Mohammad Shahadat Hossain is a Professor of Computer Science and Engineering at the University of Chittagong, Bangladesh since 2007. He is the first professor of Computer Science and Engineering of this region of Bangladesh. He did both his MPhil and PhD in Computation from the University of Manchester Institute of Science and Technology (UMIST), UK in 1999 and 2002 respectively. He awarded prestigious Commonwealth Academic Staff Fellowship in 2009 through a rigorous academic evaluation at The University of Manchester, UK. He also awarded prestigious Tyndall Visiting Fellowship in 2006. In 2011 and 2013, Professor Hossain awarded prestigious European Commission sponsored Erasmus Mundus Academic Staff Fellowship at the University of Aalborg, Denmark. He is also the holder of PERCCOM’s (Pervasive Computing and Mobile Communication for Sustainable Development) Scholar Scholarship as a Visiting Professor, which is sponsored by the European Commission; starting from 2014 to till-to-date He successfully completed a number of research projects. Recently, he awarded prestigious Swedish Research Council grant for the project entitled “A Belief Rule Based DSS to Assess Flood Risks using Wireless Sensor Networks”, where he is working as a Foreign Node Leader. His current research area includes the novel idea of sustainable computing which combines pervasive computing with belief rule based expert systems. Investigation of pragmatic software development tools and methods for Information Systems in general and GIS, in particular, is also his area of research. He is continuing his research in other adventurous areas of computing such as health informatics, affective computing, e-government, smart cities, Internet of Things (IoT) and philosophy of computing. He has published 130 scholarly articles in the reputed international journals and conferences. He is the author of a number of books. His jointly authored book entitled “Computing Reality”, published by Aoishima Research Institute (blue ocean press) in Tokyo, Japan, contributed significantly to enrich the knowledge of computer science and indexed in the ACM Digital Library, published by the Association for Computing Machinery, as one of the important computing literature books.
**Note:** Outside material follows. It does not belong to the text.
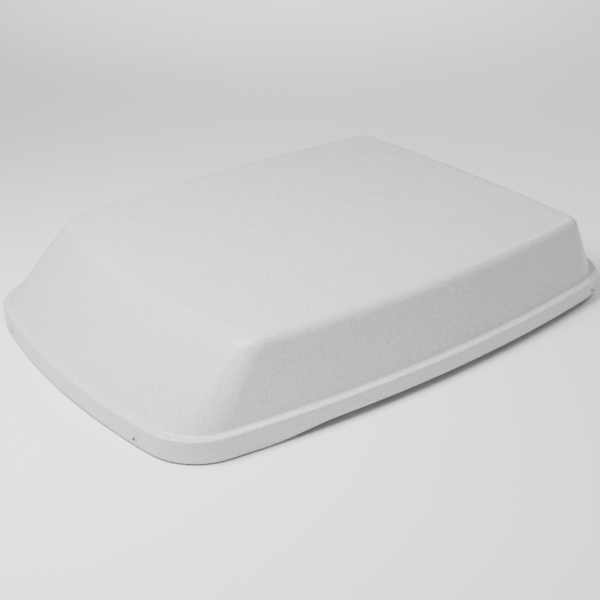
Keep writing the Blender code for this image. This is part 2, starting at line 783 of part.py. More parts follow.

Title: Recent Applications of ML+DL in Language Processing Tasks: Bengali Language Perspectives
Moshiul Hoque, Ph. D
Department of Computer Science and Engineering,
Chittagong University of Engineering and Technology, Bangladesh
In recent years, the digital Bengali text content has been growing readily on the Internet, news portals, blogs, websites, and soon due to the effortless usage of electronic gadgets. This content is creating an enormous amount of unstructured data. Therefore, it is a challenging task to organize, search or manipulate such a massive amount of unstructured data by human experts manually. However, manual processing of voluminous data into their pre-defined classes demands huge time, enormous effort and cost of money which may inaccurate, or infeasible in most cases. Thus, automatic language processing system can handle a massive amount of Bengali text data in which documents can be sorted, manipulated and organized expeditiously and competently. Automatic processing of Bengali text is the most challenging task due to the constitution of the language itself having well-off dialects and complex morphological structure. It also articulates the huge variations of subject-verb and person-tense-aspect agreements. Unavailability of standard Bengali text corpus and scarcity of resources are antecedents that make such a text categorization task very complicated. Moreover, there are no efficient tools available that have been developed till today for Bengali language processing (BLP). Therefore, there is an insistence of developing tools for BLP so that professionals, as well as the common people, can use these tools to their needs. The application of machine learning (ML) and deep learning (DL) has growing interest among BLP experts due to its potential real-world applications in various language processing tasks such as text classification, emotion classification, sentiment analysis, authorship attribution, and suspicious text detection. This talk covers the few recent developments on language processing tasks in Bengali language including corpus development, architecture, and stat-of-the art experimental result findings.Biography:
Mohammed M. Hoque is a Distinguish Professor of the Department of Computer Science & Engineering (CSE). He received Ph. D from the Dept. of Information and Computer Sciences, Saitama University, Japan in 2012. He served as a TPC Chair (IEEE r10 HTC 2017, ECCE 2019, ICREST 2021), TPC Co-chair (ICISET 2018, IEEE TenSymp 2020), Publication chair (IEEE WIECON-ECE 2018/2019, IEEE TenSymp 2020) and TPC members in several international conferences. Dr. Hoque was the Award Coordinator (2016-17), Conference Coordinator (2017-18) of IEEE Bangladesh Section and now he is serving as Vice-chair (Technical) (2018-20). Moreover, he is serving as Vice-chair (Activity) (2018-19), Award Coordinator (2017-18) of IEEE Computer Society Bangladesh Chapter and Educational Activity Coordinator (2017-18), IEEE RAS, Bangladesh Chapter respectively. He is the founding Director of CUET NLP Lab. He published more than 115 publications in several International Journals, Book Chapters and Conferences. His research interests include human robot/computer interaction, computer vision, and natural language processing. Dr. Hoque is a senior member of IEEE, IEEE Computer Society, IEEE Robotics and Automation Society, IEEE Women in Engineering, IEEE Signal Processing Society and Fellow of Institute of Engineers, Bangladesh.